Can you transcribe every record below exactly as it appears?

***** ENTRIES PROVIDED

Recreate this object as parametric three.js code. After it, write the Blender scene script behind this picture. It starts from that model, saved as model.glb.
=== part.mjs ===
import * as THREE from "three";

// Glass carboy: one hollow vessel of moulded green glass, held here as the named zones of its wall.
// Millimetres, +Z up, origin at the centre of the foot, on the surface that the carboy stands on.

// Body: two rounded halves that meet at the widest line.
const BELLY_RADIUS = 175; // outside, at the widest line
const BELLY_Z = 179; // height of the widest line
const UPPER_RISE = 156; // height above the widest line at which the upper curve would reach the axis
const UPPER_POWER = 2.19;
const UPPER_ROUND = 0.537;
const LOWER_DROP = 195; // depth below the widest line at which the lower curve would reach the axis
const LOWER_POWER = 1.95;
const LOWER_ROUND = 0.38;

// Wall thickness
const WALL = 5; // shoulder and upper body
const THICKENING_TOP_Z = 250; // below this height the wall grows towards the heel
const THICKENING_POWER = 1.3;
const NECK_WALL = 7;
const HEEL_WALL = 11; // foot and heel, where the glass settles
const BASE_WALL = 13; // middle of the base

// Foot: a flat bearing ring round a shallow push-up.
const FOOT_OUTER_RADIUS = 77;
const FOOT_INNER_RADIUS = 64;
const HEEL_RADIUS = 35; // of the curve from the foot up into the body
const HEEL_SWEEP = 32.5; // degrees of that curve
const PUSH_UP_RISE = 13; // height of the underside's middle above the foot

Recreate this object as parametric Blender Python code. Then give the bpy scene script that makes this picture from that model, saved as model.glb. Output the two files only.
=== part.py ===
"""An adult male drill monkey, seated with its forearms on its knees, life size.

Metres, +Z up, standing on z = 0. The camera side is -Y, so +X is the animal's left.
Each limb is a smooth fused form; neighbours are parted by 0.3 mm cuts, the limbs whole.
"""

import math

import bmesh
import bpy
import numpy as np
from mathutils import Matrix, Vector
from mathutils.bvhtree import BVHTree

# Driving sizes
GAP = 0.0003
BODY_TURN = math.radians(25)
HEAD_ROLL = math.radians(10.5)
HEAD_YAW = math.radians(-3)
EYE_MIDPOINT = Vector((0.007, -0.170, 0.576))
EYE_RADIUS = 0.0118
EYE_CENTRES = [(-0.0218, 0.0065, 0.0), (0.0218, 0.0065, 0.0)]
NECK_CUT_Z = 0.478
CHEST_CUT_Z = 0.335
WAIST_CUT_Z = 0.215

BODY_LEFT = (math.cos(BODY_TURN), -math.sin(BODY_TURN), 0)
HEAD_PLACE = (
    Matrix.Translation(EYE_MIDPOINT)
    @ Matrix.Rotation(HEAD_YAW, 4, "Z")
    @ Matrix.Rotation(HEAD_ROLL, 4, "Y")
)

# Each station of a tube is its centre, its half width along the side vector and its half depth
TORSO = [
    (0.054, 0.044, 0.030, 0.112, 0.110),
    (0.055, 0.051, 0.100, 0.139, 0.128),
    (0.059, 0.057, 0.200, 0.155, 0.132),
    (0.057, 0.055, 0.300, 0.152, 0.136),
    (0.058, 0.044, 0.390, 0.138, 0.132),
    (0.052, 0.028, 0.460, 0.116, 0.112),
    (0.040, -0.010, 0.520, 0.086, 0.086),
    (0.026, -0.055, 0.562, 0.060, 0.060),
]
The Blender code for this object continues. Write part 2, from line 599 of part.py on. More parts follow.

**********

**FULL SOLUTION**:
Recreate this object as parametric three.js code. After it, write the Blender scene script behind this picture. It starts from that model, saved as model.glb.
=== part.mjs ===
import * as THREE from "three";

// Glass carboy: one hollow vessel of moulded green glass, held here as the named zones of its wall.
// Millimetres, +Z up, origin at the centre of the foot, on the surface that the carboy stands on.

// Body: two rounded halves that meet at the widest line.
const BELLY_RADIUS = 175; // outside, at the widest line
const BELLY_Z = 179; // height of the widest line
const UPPER_RISE = 156; // height above the widest line at which the upper curve would reach the axis
const UPPER_POWER = 2.19;
const UPPER_ROUND = 0.537;
const LOWER_DROP = 195; // depth below the widest line at which the lower curve would reach the axis
const LOWER_POWER = 1.95;
const LOWER_ROUND = 0.38;

// Wall thickness
const WALL = 5; // shoulder and upper body
const THICKENING_TOP_Z = 250; // below this height the wall grows towards the heel
const THICKENING_POWER = 1.3;
const NECK_WALL = 7;
const HEEL_WALL = 11; // foot and heel, where the glass settles
const BASE_WALL = 13; // middle of the base

// Foot: a flat bearing ring round a shallow push-up.
const FOOT_OUTER_RADIUS = 77;
const FOOT_INNER_RADIUS = 64;
const HEEL_RADIUS = 35; // of the curve from the foot up into the body
const HEEL_SWEEP = 32.5; // degrees of that curve
const PUSH_UP_RISE = 13; // height of the underside's middle above the foot

Recreate this object as parametric Blender Python code. Then give the bpy scene script that makes this picture from that model, saved as model.glb. Output the two files only.
=== part.py ===
"""An adult male drill monkey, seated with its forearms on its knees, life size.

Metres, +Z up, standing on z = 0. The camera side is -Y, so +X is the animal's left.
Each limb is a smooth fused form; neighbours are parted by 0.3 mm cuts, the limbs whole.
"""

import math

import bmesh
import bpy
import numpy as np
from mathutils import Matrix, Vector
from mathutils.bvhtree import BVHTree

# Driving sizes
GAP = 0.0003
BODY_TURN = math.radians(25)
HEAD_ROLL = math.radians(10.5)
HEAD_YAW = math.radians(-3)
EYE_MIDPOINT = Vector((0.007, -0.170, 0.576))
EYE_RADIUS = 0.0118
EYE_CENTRES = [(-0.0218, 0.0065, 0.0), (0.0218, 0.0065, 0.0)]
NECK_CUT_Z = 0.478
CHEST_CUT_Z = 0.335
WAIST_CUT_Z = 0.215

BODY_LEFT = (math.cos(BODY_TURN), -math.sin(BODY_TURN), 0)
HEAD_PLACE = (
    Matrix.Translation(EYE_MIDPOINT)
    @ Matrix.Rotation(HEAD_YAW, 4, "Z")
    @ Matrix.Rotation(HEAD_ROLL, 4, "Y")
)

# Each station of a tube is its centre, its half width along the side vector and its half depth
TORSO = [
    (0.054, 0.044, 0.030, 0.112, 0.110),
    (0.055, 0.051, 0.100, 0.139, 0.128),
    (0.059, 0.057, 0.200, 0.155, 0.132),
    (0.057, 0.055, 0.300, 0.152, 0.136),
    (0.058, 0.044, 0.390, 0.138, 0.132),
    (0.052, 0.028, 0.460, 0.116, 0.112),
    (0.040, -0.010, 0.520, 0.086, 0.086),
    (0.026, -0.055, 0.562, 0.060, 0.060),
]
The Blender code for this object continues. Write part 2, from line 599 of part.py on. More parts follow.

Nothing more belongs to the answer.